Posted Apr 06 2012 10:07pm

This is another important topic to me as a gluten-free and allergen free cookbook author and it is an area that consumers struggle with as evidenced by the multiple e-mails in any given week. So, how does a consumer decide which gluten-free or allergen free cookbook to purchase? There are several things someone looking to purchase either a gluten-free or allergen free cookbook needs to know! The first important fact, which may be hard to believe is that not all gluten-free cookbooks are actually gluten-free! When I say that not all gluten-free cookbooks are gluten-free, I mean that some cookbooks that say "gluten-free" on the cover and in their promotional materials actually contain wheat, barley, spelt and other gluten containing grains! From my research and personal experience this has been the case since at least 1985 if not before. The same fact is true about "allergen free" cookbooks. Some cookbooks marketed as dairy-free, egg-free, peanut free and tree nut free actually contain all of these ingredients.

You may wonder - how do the authors get away with that? I really don't know, but they do. What is a consumer to do? Well, the first step - whether you are purchasing a gluten-free or allergen free cookbook is to decide what you need specifically. One potential customer wrote to me in 2007 to ask about my cookbook. I thought she was only in need of a gluten-free cookbook, so I wrote back via e-mail letting her know that if she only needed a gluten-free cookbook she would do well to get a different book...that mine was also dairy-free, egg-free and other allergen free.
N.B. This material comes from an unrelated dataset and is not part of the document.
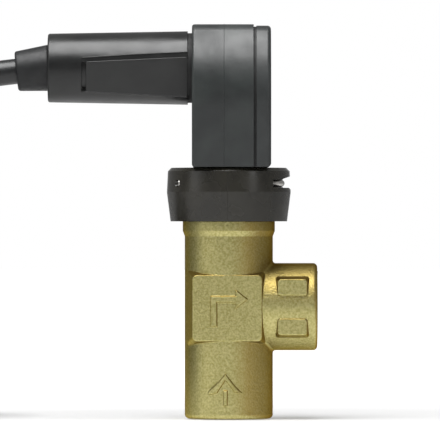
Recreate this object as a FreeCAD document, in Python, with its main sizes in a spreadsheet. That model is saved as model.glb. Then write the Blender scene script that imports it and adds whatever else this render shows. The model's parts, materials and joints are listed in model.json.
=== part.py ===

She thought this was funny and wrote back that while her primary need was a gluten-free cookbook, she also wanted to be able to make appetizers, main dishes and desserts to take to pot luck dinners. It turns out that her neighbor's grandson was egg-free, a relative was allergic to dairy, and someone at her church had allergies to tree nuts. Decide what is important to you before you start shopping.

I would then recommend that you read the Amazon.com reviews. The one cookbook that I am thinking of (marketed as both gluten-free and allergen free from the 1980's) has Amazon.com reviews that specifically state that the cookbook is NOT gluten-free or allergen free. Are some of the Amazon.com reviews "put ons"? Probably so. I definitely had two that made me very suspicious that they were actually reviewing another cookbook based on the content and therefore I posted factual information in response to the two comments.

The second step is to look at the author's website for additional information.

If doing both of these things do not make it implicitly clear, then look at the author's website for recipes to try. I would believe that most gluten-free and allergen-free cookbook authors websites have free recipes on them. Take a few of the recipes and give it a whirl. If they work out, then you should be in good shape. If you still have questions, e-mail or call the author. Someone who is accessible should be able to help you sort this out without any difficulty.

The worst thing in the world is to spend money and have a product that does not meet your needs! I hope this has been helpful to those of you trying to sort out what specialty cookbook to purchase! Happy Baking!